A coalizão somou 333.628 votos, obtendo o maior número de deputados no País Basco, além de um na comunidade de Navarra. Conseguiu também diminuir drasticamente a influência do PNV (Partido Nacionalista Basco, democrata-cristão), que reduziu sua participação de seis para cinco representantes. Em número de votos, no entanto, o PNV superou a Amaiur por cerca de 40 mil votos.
A Amaiur tem como lema de campanha a frase “construindo pontes”, uma amostra de que não pretende mais apoiar táticas violentas para alcançar a independência dos bascos – um rechaço ao ETA (País Basco e Liberdade), que em outubro desse ano, pouco antes das eleições, anunciou o fim definitivo de qualquer atividade armada.

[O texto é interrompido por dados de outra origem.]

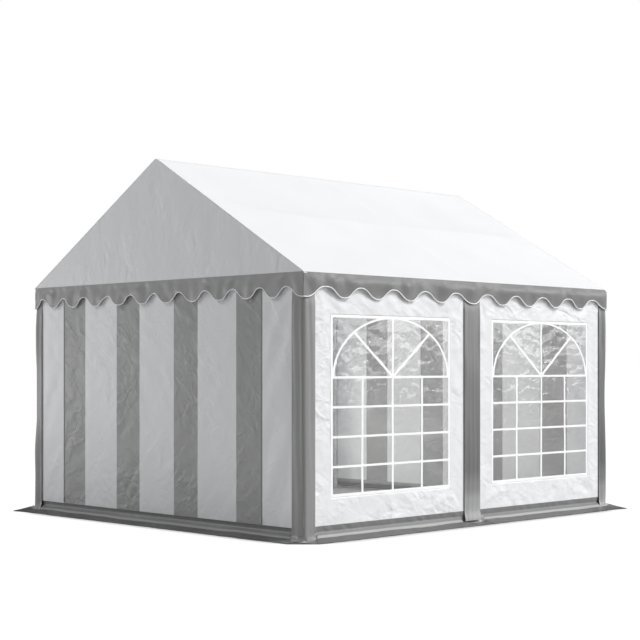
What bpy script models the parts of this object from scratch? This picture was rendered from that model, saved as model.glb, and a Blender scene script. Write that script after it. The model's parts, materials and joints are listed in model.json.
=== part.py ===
"""Party marquee, two bays long: a bolted frame of round steel tube under a fitted coated-fabric cover.

Metres, +Z up. The origin is on the ground at the middle of the tent. The ridge runs along Y, the
entrance gable faces -Y, and the long walls with the windows face +X and -X.
"""

import math

import bmesh
import bpy
from mathutils import Matrix, Vector

# Driving dimensions of the cover
WIDTH = 3.620
BAY = 2.000
BAYS = 2
LENGTH = BAY * BAYS
EAVES_Z = 2.087
PITCH = math.radians(30.0)
CLOTH = 0.003
TOUCH = 0.0003

# The walls hang inside the valance, and the strips over the posts lie between the two
VALANCE_HANG = 0.010
SIDE_WALL_FOOT_Z = 0.130
GABLE_WALL_FOOT_Z = 0.114
WALL_TOP_Z = 2.060

# Valance lobes
VALANCE_LOBE = 0.205
VALANCE_NOTCH = 0.110
SIDE_LOBES = 10
GABLE_LOBES = 11
POINTS_A_LOBE = 8

# Windows in the long walls
WINDOW_WIDTH = 1.408
WINDOW_SILL_Z = 0.346
WINDOW_HEAD_Z = 1.756
FILM = 0.002

# Strips over the posts, and the ground flap round the foot
COVER_LEG = 0.126
MID_COVER_WIDTH = 0.210
COVER_FOOT_Z = 0.050
FLAP_REACH = 0.137
FLAP_CORNER_CUT = 0.067

# The entrance hangs between two zips
ZIP_FROM_EDGE = 0.461

# Steel tube frame
TUBE_R = 0.019
SLEEVE_R = 0.0225
HUB_SLEEVE_R = 0.0230
SLEEVE_LENGTH = 0.100
TUBE_SIDES = 16
FOOT_PLATE = 0.120
FOOT_PLATE_THICK = 0.005
PEG_HOLE_R = 0.007
PEG_HOLE_INSET = 0.018
PURLIN_SHARE = 0.48

HALF_WIDTH = WIDTH / 2
HALF_LENGTH = LENGTH / 2
SLOPE = math.tan(PITCH)
RIDGE_Z = EAVES_Z + HALF_WIDTH * SLOPE
WALL_X = HALF_WIDTH - VALANCE_HANG
WALL_Y = HALF_LENGTH - VALANCE_HANG
POST_X = WALL_X - CLOTH - TOUCH - HUB_SLEEVE_R
POST_Y = WALL_Y - CLOTH - TOUCH - HUB_SLEEVE_R
FRAME_DROP = (CLOTH + TOUCH + HUB_SLEEVE_R) / math.cos(PITCH)
RIDGE_HUB_Z = RIDGE_Z - FRAME_DROP
EAVES_HUB_Z = RIDGE_HUB_Z - POST_X * SLOPE
UP_SLOPE = Vector((-math.cos(PITCH), 0, math.sin(PITCH)))

SIDES = {"left": -1, "right": 1}
FRAMES = {"front": -POST_Y, "mid": 0.0, "back": POST_Y}


def clear_scene():
    """Removes the startup objects and makes the marquee's collection."""
    for obj in list(bpy.data.objects):
        bpy.data.objects.remove(obj)
    marquee = bpy.data.collections.new("marquee")
    bpy.context.scene.collection.children.link(marquee)
    return marquee


def plain_material(name, colour, roughness, metallic=0.0):
    """A Principled material of one colour."""
    made = bpy.data.materials.new(name)
    made.use_nodes = True
    shader = made.node_tree.nodes["Principled BSDF"]
    shader.inputs["Base Color"].default_value = (*colour, 1.0)
    shader.inputs["Roughness"].default_value = roughness
    shader.inputs["Metallic"].default_value = metallic
    return made


MARQUEE = clear_scene()
WHITE_CLOTH = plain_material("white_cloth", (0.86, 0.87, 0.89), 0.45)
GREY_CLOTH = plain_material("grey_cloth", (0.27, 0.27, 0.28), 0.45)
CLEAR_FILM = plain_material("clear_film", (0.75, 0.78, 0.80), 0.10)
STEEL = plain_material("galvanised_steel", (0.55, 0.57, 0.58), 0.40, 0.9)


def add_node(name, data, material, matrix=None):
    """One named object of the marquee."""
    obj = bpy.data.objects.new(name, data)
    if matrix is not None:
        obj.matrix_world = matrix
    obj.data.materials.clear()
    obj.data.materials.append(material)
    MARQUEE.objects.link(obj)
    return obj


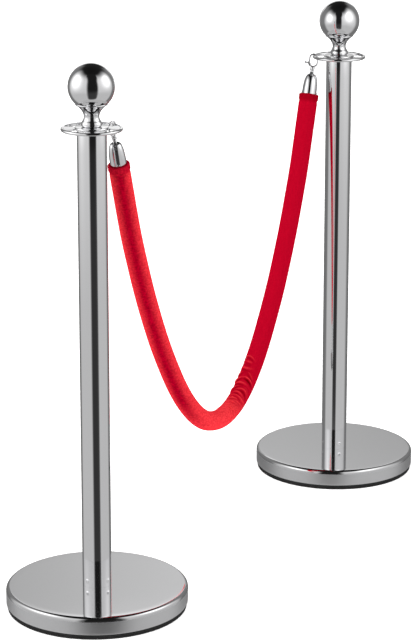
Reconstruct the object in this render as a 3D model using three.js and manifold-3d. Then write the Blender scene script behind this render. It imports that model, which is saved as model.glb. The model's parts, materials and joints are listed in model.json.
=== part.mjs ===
// A pair of rope posts joined by one velvet rope.
// Millimetres, +Z up. The origin is on the floor midway between the posts, and +X runs from post A to post B.
import * as THREE from "three";
import { mergeVertices } from "three/addons/utils/BufferGeometryUtils.js";
import Module from "manifold-3d";

const wasm = await Module();
wasm.setup();

// Driving dimensions of a post
const POST_SPACING = 880;
const POST_HEIGHT = 965;
const BALL_RADIUS = 40;
const BALL_WALL = 1.5;
const TUBE_RADIUS = 25.5;
const TUBE_WALL = 1.5;
const TUBE_TOP = 848;
const BASE_RADIUS = 160;
const BASE_HEIGHT = 40;
const SHEET = 1.5;
const STUD_RADIUS = 5;
const GAP = 0.3;

// Rope ring: height and radius of the bead's centre circle
const BEAD_HEIGHT = 853;
const BEAD_CIRCLE = 50;
const BEAD_RADIUS = 3;
const HUB_RADIUS = 28.5;
const SLOT_INNER = 30;
const SLOT_OUTER = 47.6;
const SLOT_HALF_ANGLE = 26;
const SLOT_COUNT = 4;

// Rope and its ends. Heights at an end are measured up its own axis from the bead's centre.
const ROPE_RADIUS = 18.5;
const VELVET_WALL = 1.7;
const CORE_RADIUS = 16.3;
const ROPE_SIDES = 8;
const ROPE_STEPS = 44;
const END_LEAN = 16.5;
const MOUTH = -80;
const HOOK_WIRE = 1.9;
const LOOP_RADIUS = 8;
const ARCH_CENTRE = -2.8;
const LOOP_BOTTOM = -11.5;
const NOSE_TIP = -6.6;
const PIVOT = [7.9, -13.2];
const CLEVIS_HEIGHT = -37.5;
const SLOT_FLOOR = -43.5;
const CLEVIS_SLOT = 6;
const CAP_RADIUS = 14.5;
const CAP_TOP = -33.5;
const SKIRT_END = -110;
const RIVET_HEIGHT = -72;

// Bearings in degrees, from +X towards +Y: the ring slot that a hook sits in, and the plane of its cap's slot
const ENDS = {
  a: { side: -1, hookBearing: -9, capBearing: 34 },
  b: { side: 1, hookBearing: 124, capBearing: 124 },
};

// The rope's route from its middle to one end, as [distance from the middle, height]
const HALF_ROUTE = [
  [51, 225.3],
  [91, 246],
  [129, 277],
  [165, 316.5],
  [198.5, 361.5],
  [229.5, 410],
  [258.5, 462],
  [285.5, 516.5],
  [310.5, 573],
  [333, 630.5],
  [352.5, 688],
];
const ROPE_LOWEST = 216;

const material = (color, roughness, metalness) =>
  new THREE.MeshStandardMaterial({ color, roughness, metalness });
const polished = material(0xd8dadc, 0.08, 1);
const plated = material(0xb4b6b8, 0.35, 0.9);
const cement = material(0x8c8a86, 0.9, 0);
const rubber = material(0x101010, 0.8, 0);
const plastic = material(0x2c2c2e, 0.6, 0);
const velvet = material(0xc00024, 0.9, 0);
const foam = material(0xd8d2c0, 0.95, 0);

const radians = (degrees) => (degrees * Math.PI) / 180;

// Geometry helpers

// A solid of revolution about Z, from a profile of [radius, height] that runs anticlockwise.
function turned(profile, segments = 20) {
  const points = profile.map(([r, z]) => new THREE.Vector2(r, z));
  return new THREE.LatheGeometry(points, segments).rotateX(Math.PI / 2);
}

// A ring or disc with a hole: the closed profile of a rectangle turned about Z.
function washer(inner, outer, low, high, segments = 20) {
  return turned([[inner, low], [outer, low], [outer, high], [inner, high], [inner, low]], segments);
}

function rod(radius, low, high, segments = 12) {
  return turned([[0, low], [radius, low], [radius, high], [0, high]], segments);
}

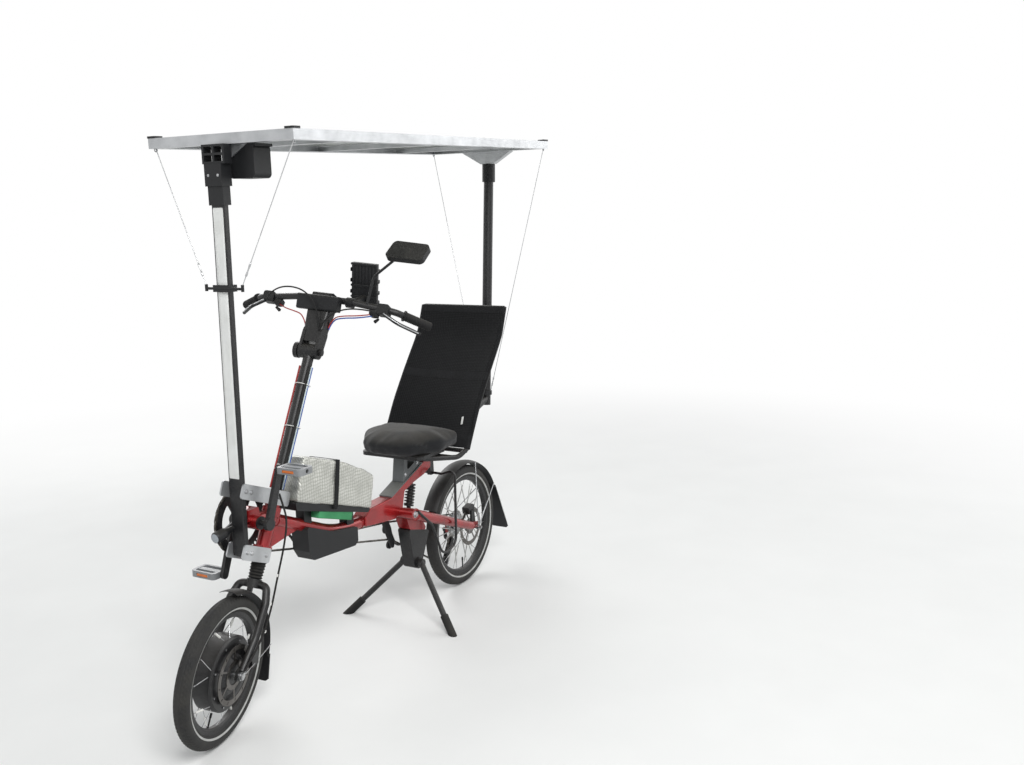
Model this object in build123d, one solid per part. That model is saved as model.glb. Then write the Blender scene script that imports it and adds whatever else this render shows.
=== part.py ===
"""Long-wheelbase recumbent bicycle with a solar roof, hub-motor front wheel and two-leg stand.

Units are millimetres. X points forward, Y to the bicycle's left, Z up from the ground.
The origin is on the ground, in the centre plane, under the middle of the whole outline.
"""
import math
import os

from build123d import *

# Wheels and steering
wheelbase = 1402
rear_hub_x = -648
rear_tyre_radius = 250
front_tyre_radius = 224
tyre_width = 47
rear_bead_radius = 203
front_bead_radius = 177.5
rim_depth = 17
rim_width = 26
head_angle = 64.0
fork_offset = 67.5
steer_angle = 14.0
rear_axle_half = 67.5
front_axle_half = 50
hub_motor_radius = 112
hub_motor_width = 62
spoke_radius = 1.0
front_disc_radius = 90
rear_disc_radius = 80
disc_thickness = 1.8
running_clearance = 0.05
seat_gap = 0.2

# Frame
tube_radius = 20
head_tube_radius = 22
steerer_radius = 14.3
head_low = 335
head_high = 515
bend_x = 185
bend_z = 476
bend_radius = 450
casting_half = 28
rail_front_x = -125
rail_front_z = 517
rail_rear_x = -335
rail_slope = 0.375
rail_thickness = 5
pivot_x = -178
pivot_z = 442
pivot_half = 92
arm_radius = 21
arm_end_radius = 17
arm_half_gap = 75
crank_x = 567
crank_z = 626
shell_radius = 22
shell_half = 34
cup_bore_radius = 8.6
crank_length = 172
crank_angle = 21.0
crank_arm_y = 68
pedal_length = 96
pedal_width = 62
pedal_gap = 4
pedal_axle_radius = 6.5

# Chain
chain_y = -45
chain_pitch = 12.7
chainring_teeth = 52
chain_height = 8.4
chain_width = 7.2
chain_groove = 3.4
sprocket_gap = 5.0
pulley_radius = 22

# Upright posts and roof
post_x = 620
post_z_low = 535
post_lean = 1.0
post_width = 48
post_depth = 19
post_length = 1090
clamp_height = 1337
rear_post_radius = 20
rear_post_foot_x = -884
rear_post_foot_z = 745
roof_front_x = 593
roof_length = 1562
roof_width = 548
roof_thickness = 30
roof_slope = 1.32
roof_front_z = 1771.0
plate_thickness = 5
plate_height = 46
stay_radius = 1.3

# Mast and handlebar, along the steering axis
mast_radius = 17
tilt_height = 1012
stem_length = 153
bar_rise = 31
stem_height = tilt_height + stem_length
bar_height = stem_height + bar_rise
bar_radius = 11.1
bar_half_width = 337
grip_radius = 15
grip_length = 92

# Seat
seat_half_width = 196
seat_tube_radius = 9.5
mesh_thickness = 4
cushion_low = 664
cushion_height = 72

# Battery box, from its lower front corner to its lower rear corner
box_front_x = 422
box_front_z = 652
box_rear_x = 36
box_rear_z = 523
box_half = 56

# Stand
stand_pivot_x = -282
stand_pivot_z = 210
stand_foot_x = -172
stand_foot_y = 238
leg_radius = 11
boot_radius = 15
boot_length = 80

rear_hub = Vector(rear_hub_x, 0, rear_tyre_radius)
head_sin = math.sin(math.radians(head_angle))
head_cos = math.cos(math.radians(head_angle))
axis_foot = Vector(
    rear_hub_x + wheelbase - fork_offset * head_sin,
    0,
    front_tyre_radius - fork_offset * head_cos,
)
axis_direction = Vector(-head_cos, 0, head_sin)
straight_plane = Plane(
    origin=axis_foot, x_dir=(head_sin, 0, head_cos), z_dir=axis_direction
)
steering_place = straight_plane.location * Location((0, 0, 0), (0, 0, steer_angle))
roof_rear_x = roof_front_x - roof_length
roof_centre_x = roof_front_x - roof_length / 2
rear_post_top_x = roof_rear_x + 5
nodes = {}


def joined(shapes):
    """One shape from several; those that do not touch stay separate solids."""
    whole = shapes[0]
    for shape in shapes[1:]:
        whole = whole + shape
    return whole


def rod(start, end, radius):
    """A straight round bar between two points."""
    start = Vector(*start)
    end = Vector(*end)
    plane = Plane(origin=start, z_dir=end - start)
    return plane * Cylinder(
        radius, (end - start).length, align=(Align.CENTER, Align.CENTER, Align.MIN)
    )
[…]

Entretanto, apenas um dia após sua vitória, o PP deixou claro que irá conversar e receber todos os partidos, exceto a Amaiur – enquanto a coalizão não condenar o ETA publicamente. A direita também trabalha para que a esquerda abertzale não consiga participar de uma coalizão que forme um grupo parlamentar na Câmara Baixa. Para que isso ocorra, segundo a legislação eleitoral espanhola, é necessário a participação em uma coalizão de 15 deputados. Também é possível formar um grupo com no mínimo cinco representantes, desde que ele tenha alcançado ao menos 5% dos votos no geral ou 15% nas circunscrições onde tenha se apresentado.
Essa condição influi no financiamento das legendas e nas participações em comissões parlamentares. Dirigentes da Amaiur temem que esse seja um primeiro passo da direita para tentar inviabilizá-los nas próximas eleições autônomas do país Basco, a ser organizado pela nova procuradoria-geral espanhola.
Caio Lara, líder da IU, defende a presença de integrantes da esquerda abertzale (nacionalista basca) no Congresso. Para ele, a Amaiur “conseguiu o respaldo da população. Agora, podem fazer política com letra maiúscula, sem nenhum intermediário violento”.